Söz konusu özellikleri mayın arama görevleri sırasında etkin olarak kullanılan gemide, mayın harbi savaş harekat merkezinden yönetiliyor. Mayın harbi subayı, sonar ve harekat astsubaylarının bulunduğu merkezde, dökülen mayınlar ilk olarak sonar ekranından tespit ediliyor.
Sonarlar tarafından mayın olabileceği değerlendirilen temaslar insansız sualtı cihazı veya mayın harbi dalgıçlarınca teşhis ediliyor. Teşhisin gerçekleşmesinin ardından da mayınlar hava ve deniz şartlarına göre yine cihaz veya dalgıç tarafından imha ediliyor.
Mayın harbi sırasında geminin planlanan izler üzerinde hassasiyetle seyir icra etmesi ayrı bir önem taşıyor.
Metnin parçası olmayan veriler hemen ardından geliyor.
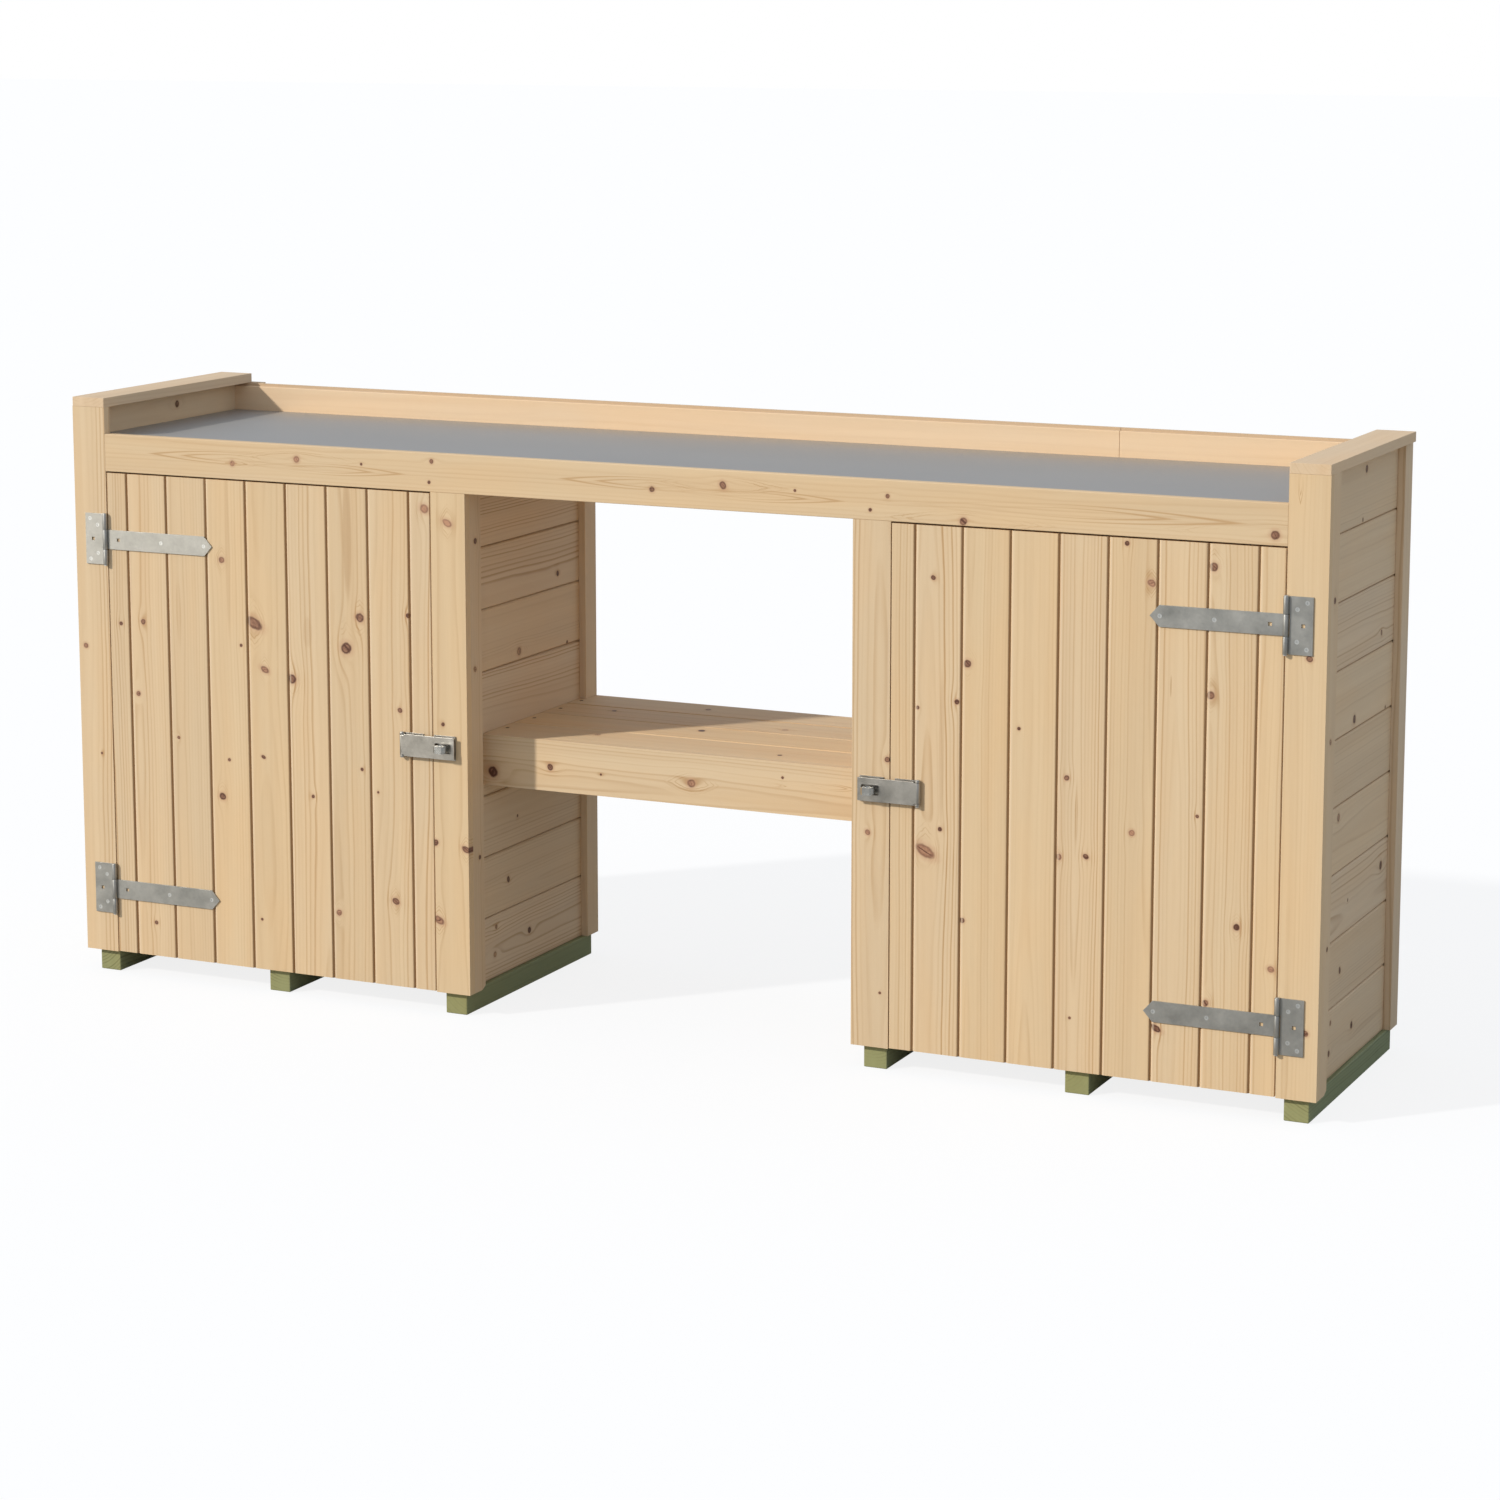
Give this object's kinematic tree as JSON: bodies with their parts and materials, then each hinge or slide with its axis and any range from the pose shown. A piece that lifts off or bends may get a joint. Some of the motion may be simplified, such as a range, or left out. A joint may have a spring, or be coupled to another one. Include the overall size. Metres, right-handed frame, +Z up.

Bunu sağlamak için de GPS'ten mevki alarak gemiyi otomatik olarak konumlandırabilmek ve belirlenen rota üzerinde seyredebilme imkanı bulunan dinamik otopilot sistemi bulunuyor.
HOSA'dan önemli görev
Belirlenen mayınların imhasında deniz ve hava şartlarına bağlı olarak mayın harbi dalgıçları veya insansız sualtı cihazları kullanılıyor.
Dalgıçlar non manyetik ve zayıf bir akustik ize sahip cihazlarla görev yaparken azami 300 metre derinliğe kadar görevlerde ise uzaktan kumandalı sualtı cihazı kullanılıyor.
Üzerindeki kamerayla teşhis edilen temasın görüntülerini anlık olarak gemiye aktaran cihaz, mayınları harp makası veya patlayıcı yükü kullanarak imha ediyor.
Mayınların tespitinde Hafif Otonom Sualtı Cihazı (HOSA) da kullanılıyor. Gerekli eğitimi alan özel bir ekip tarafından kullanılan cihaz mayın avlama gemilerinin manevra yapmasının zor olduğu ve mayınlı sahaya insan ya da gemi sokulamadığı durumlarda etkili olarak kullanılıyor.
Programlandıktan sonra suya bırakılan cihaz istenilen koordinatlarda saha taraması yapıyor, tespit ettiği temasların fotoğraflarını çekerek kaydediyor.
Görevini tamamlamasının ardından su sathına çıkan cihazın kaydettiği görüntüler ise dikkatle inceleniyor.
Tüm suüstü platformlarından kolaylıkla atılabilen HOSA, bin metre derinliğe kadar alanlarda 8-10 saate kadar görev yapabiliyor.